• **Set exercise**
Output exactly, and only, the lines from the line containing "const arrangement = new THREE.Group();" through the line containing "before = set(bpy.data.objects)", both included.

• **Source data**
━━━━━━━━━━━━━━━━━━━━
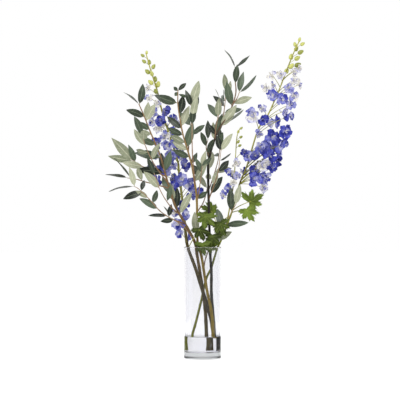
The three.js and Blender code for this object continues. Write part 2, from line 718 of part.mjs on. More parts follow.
/** All the leaves of an olive branch: on its stem, on its twigs and on its sprays. */
function placeLeaves(owner, line, { stem, twigs, sprays }, seed) {
  const draw = drawer(seed);
  const leavesOn = (twigLine, leaves) => {
    const highest = 1 - OLIVE_LEAF.sunk / twigLine.getLength();
    for (const [height, heading, length, roll] of leaves) {
      const root = twigLine.getPoint(Math.min(highest, reaches(twigLine, height)));
      placeOliveLeaf(owner, root, heading, length, roll, draw);
    }
  };
  leavesOn(line, stem);
  for (const { route, leaves } of twigs) leavesOn(lineOf(route), leaves);
  for (const spray of sprays) placeSpray(owner, spray, draw);
}

// ---------- Putting it together ----------

const stemLines = Object.fromEntries(
  Object.entries(STEMS).map(([name, { route }]) => [name, lineOf(route)]),
);
const olives = { olive_left: OLIVE_LEFT, olive_centre: OLIVE_CENTRE, olive_right: OLIVE_RIGHT };

// Each spike's line, its table and the node of the stem that it grows on.
const spikes = {
  delphinium_left: [stemLines.delphinium_left, STEMS.delphinium_left, "delphinium_left_stem"],
  delphinium_right: [stemLines.delphinium_right, STEMS.delphinium_right, "delphinium_right_stem"],
  delphinium_right_side: [lineOf(SIDE_SPIKE.route), SIDE_SPIKE, "delphinium_right_stem"],
};

keep("vase", vase());
for (const [name, [line, table, foot]] of Object.entries(spikes)) stageRods(name, table, line, foot);
for (const [name, olive] of Object.entries(olives)) {
  const { radii, route } = STEMS[name];
  keep(name, rod(stemLines[name], radii, SIDES.stem, route.length + 1));
  holes.push(rod(stemLines[name], radii, SIDES.stem, route.length + 1, 0, 1, GAP));
  placeWood(name, olive);
}
for (const [name, [line, { spikeFrom, budsFrom }]] of Object.entries(spikes)) {
  layered(FLORETS[name]).forEach((entry, i) =>
    placeFloret(`${name}_spike`, line, entry, FLORET.turn * i, spikeFrom));
  BUDS[name].forEach((entry, i) => placeBud(`${name}_buds`, line, entry, i, budsFrom));
}
for (const [name, leaves] of Object.entries(GREEN_LEAVES))
  for (const leaf of leaves) placeGreenLeaf(`${name}_stem`, stemLines[name], leaf);
Object.entries(olives).forEach(([name, olive], i) =>
  placeLeaves(name, stemLines[name], olive, 11 + i));
keep("water", water(holes));

// The colour of each node.
const LOOKS = {
  vase: COLOURS.glass,
  water: COLOURS.water,
  delphinium_left_stem: COLOURS.darkStem,
  delphinium_left_spike: COLOURS.blue,
  delphinium_left_buds: COLOURS.bud,
  delphinium_right_stem: COLOURS.greenStem,
  delphinium_right_spike: COLOURS.blue,
  delphinium_right_buds: COLOURS.bud,
  delphinium_right_side_spike: COLOURS.paleBlue,
  delphinium_right_side_buds: COLOURS.bud,
  olive_left: COLOURS.olive,
  olive_centre: COLOURS.olive,
  olive_right: COLOURS.olive,
};
const ROUGHNESS = 0.65;
const CLEAR = { transparent: true, opacity: 0.3, roughness: 0.05 };

const arrangement = new THREE.Group();
for (const [name, color] of Object.entries(LOOKS)) {
  const body = bodyOf(name).getMesh();
  const geometry = new THREE.BufferGeometry()
    .setAttribute("position", new THREE.BufferAttribute(body.vertProperties, 3))
    .setIndex(new THREE.BufferAttribute(body.triVerts, 1));
  const material = new THREE.MeshStandardMaterial({
    color,
    metalness: 0,
    roughness: ROUGHNESS,
    ...(name === "vase" || name === "water" ? CLEAR : {}),
  });
  const mesh = new THREE.Mesh(geometry, material);
  mesh.name = name;
  arrangement.add(mesh);
}

export default arrangement;
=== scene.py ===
"""Dresses a packed vase of delphiniums: its glass, water, stems, leaves, florets and buds.

Lengths in the tables are millimetres in the part's own frame: +X to the right, -Y to the front,
+Z up, from the centre of the vase's underside. A finished mesh is in metres.
"""

import logging
import math
from dataclasses import dataclass, field
from enum import Enum

import bmesh
import bpy
import numpy as np
from mathutils.kdtree import KDTree
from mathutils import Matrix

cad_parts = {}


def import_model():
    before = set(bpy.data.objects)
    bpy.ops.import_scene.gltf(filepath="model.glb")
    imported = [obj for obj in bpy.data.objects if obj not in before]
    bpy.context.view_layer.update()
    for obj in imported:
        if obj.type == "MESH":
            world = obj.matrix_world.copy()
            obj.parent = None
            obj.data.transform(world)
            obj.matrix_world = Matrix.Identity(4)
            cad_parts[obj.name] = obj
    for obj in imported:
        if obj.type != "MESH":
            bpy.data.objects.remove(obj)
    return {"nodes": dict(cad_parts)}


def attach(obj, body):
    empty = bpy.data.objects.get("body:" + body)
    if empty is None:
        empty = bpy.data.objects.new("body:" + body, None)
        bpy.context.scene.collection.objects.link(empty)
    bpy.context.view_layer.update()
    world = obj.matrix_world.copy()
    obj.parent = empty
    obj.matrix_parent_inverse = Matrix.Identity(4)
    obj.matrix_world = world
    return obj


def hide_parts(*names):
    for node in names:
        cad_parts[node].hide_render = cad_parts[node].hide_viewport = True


Array = np.ndarray
Route = tuple[tuple[float, float, float], ...]
Looks = dict[str, bpy.types.Material]
LOG = logging.getLogger("vase of delphiniums")

MM = 0.001
TAU = 2 * math.pi
FRONT = np.array([0.0, -1.0, 0.0])
BACK = np.array([0.0, 1.0, 0.0])
UPWARD = np.array([0.0, 0.0, 1.0])
WELD = 1e-7  # metres between points that are made one
SHARP = 55.0  # degrees between faces from which their edge stays sharp

# ---------- Sizes ----------

VASE_RADIUS, VASE_HEIGHT, VASE_WALL, VASE_FLOOR = 50.0, 300.0, 3.5, 16.0
WATER_LEVEL = 58.0
LEANS = (0, -18, 18, -36, 36, -54, 54)  # degrees of depth a leaf may be bent by

# What a flower's seed is raised by for the draws of its stalks, its buds and its side spike.
STALK_SEED, BUD_SEED, SIDE_SEED = 5, 9, 50


class Side(Enum):
    """The side of an olive leaf that faces the front, as degrees of roll about its midrib."""

    UPPER = 0.0
    UNDER = 180.0
    EDGE = 72.0


class Tone(Enum):
    """How deep a floret's blue is, from white to the deepest."""

    PALE = 0.08
    LILAC = 0.42
    BLUE = 0.76
    DEEP = 1.0


UPPER, UNDER, EDGE = Side.UPPER, Side.UNDER, Side.EDGE
TONE_LETTERS = {tone.name[0]: tone for tone in Tone}


@dataclass(frozen=True)
class Twig:
    """A side twig: its route, and its leaves as (root height, heading, length, side)."""

    route: Route
    leaves: tuple


@dataclass(frozen=True)
class OliveTable:
    """An olive branch: the leaves on its stem, its twigs, and the routes of its deep sprays."""

    stem: tuple
    twigs: tuple[Twig, ...]
    sprays: tuple[Route, ...]


# ---------- Routes and places ----------

OLIVE_LEFT = OliveTable(
    stem=(
        (684, 134, 54, EDGE), (684, 79, 59, UPPER), (649, 159, 53, UPPER), (640, 82, 50, UNDER),
        (638, 62, 52, UNDER), (614, 146, 37, UPPER), (602, 168, 37, UNDER), (574, 156, 56, UPPER),
        (539, 168, 74, UPPER), (504, 101, 52, UPPER), (499, 176, 78, UPPER),
        (439, 117, 63, UPPER), (423, 100, 50, UNDER), (402, 88, 59, UPPER), (388, 62, 66, UNDER),
        (501, 76, 59, UPPER),
    ),
    twigs=(
        Twig(
            (
                (-46, -16, 361), (-83, -32, 376), (-114, -44, 397), (-140, -52, 426),
                (-167, -57, 453), (-183, -58, 463),
            ),
            (
                (463, 182, 69, EDGE), (462, 106, 54, UNDER), (450, 76, 31, UPPER),
                (447, 197, 56, UPPER), (431, 149, 40, UNDER), (418, 72, 37, UPPER),
                (402, 150, 56, UPPER),
            ),
        ),
        Twig(
            (
                (-90, -27, 458), (-144, -38, 472), (-179, -44, 482), (-202, -46, 485),
            ),
            (
                (485, 166, 62, EDGE), (484, 123, 71, EDGE), (477, 108, 40, UNDER),
            ),
        ),
        Twig(
            (
                (-99, -28, 490), (-141, -18, 507), (-168, -10, 520), (-190, -6, 534),
            ),
            (
                (533, 134, 84, UNDER), (533, 170, 69, UNDER), (528, 112, 51, UPPER),
                (515, 167, 60, UNDER),
            ),
        ),
        Twig(
            (
                (-31, -10, 329), (-50, -28, 354), (-82, -42, 376), (-100, -48, 385),
            ),
            (
                (383, 174, 50, EDGE), (373, 187, 36, UPPER), (379, 112, 36, EDGE),
                (381, 77, 38, UPPER),
            ),
        ),
    ),
    sprays=(
        (
            (-60, -18, 385), (-88, -58, 412), (-112, -92, 452), (-128, -112, 498),
        ),
        (
            (-92, -27, 470), (-128, -58, 520), (-150, -84, 566), (-160, -98, 600),
        ),
    ),
)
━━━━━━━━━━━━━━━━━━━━
• **The result**
const arrangement = new THREE.Group();
for (const [name, color] of Object.entries(LOOKS)) {
  const body = bodyOf(name).getMesh();
  const geometry = new THREE.BufferGeometry()
    .setAttribute("position", new THREE.BufferAttribute(body.vertProperties, 3))
    .setIndex(new THREE.BufferAttribute(body.triVerts, 1));
  const material = new THREE.MeshStandardMaterial({
    color,
    metalness: 0,
    roughness: ROUGHNESS,
    ...(name === "vase" || name === "water" ? CLEAR : {}),
  });
  const mesh = new THREE.Mesh(geometry, material);
  mesh.name = name;
  arrangement.add(mesh);
}

export default arrangement;
=== scene.py ===
"""Dresses a packed vase of delphiniums: its glass, water, stems, leaves, florets and buds.

Lengths in the tables are millimetres in the part's own frame: +X to the right, -Y to the front,
+Z up, from the centre of the vase's underside. A finished mesh is in metres.
"""

import logging
import math
from dataclasses import dataclass, field
from enum import Enum

import bmesh
import bpy
import numpy as np
from mathutils.kdtree import KDTree
from mathutils import Matrix

cad_parts = {}


def import_model():
    before = set(bpy.data.objects)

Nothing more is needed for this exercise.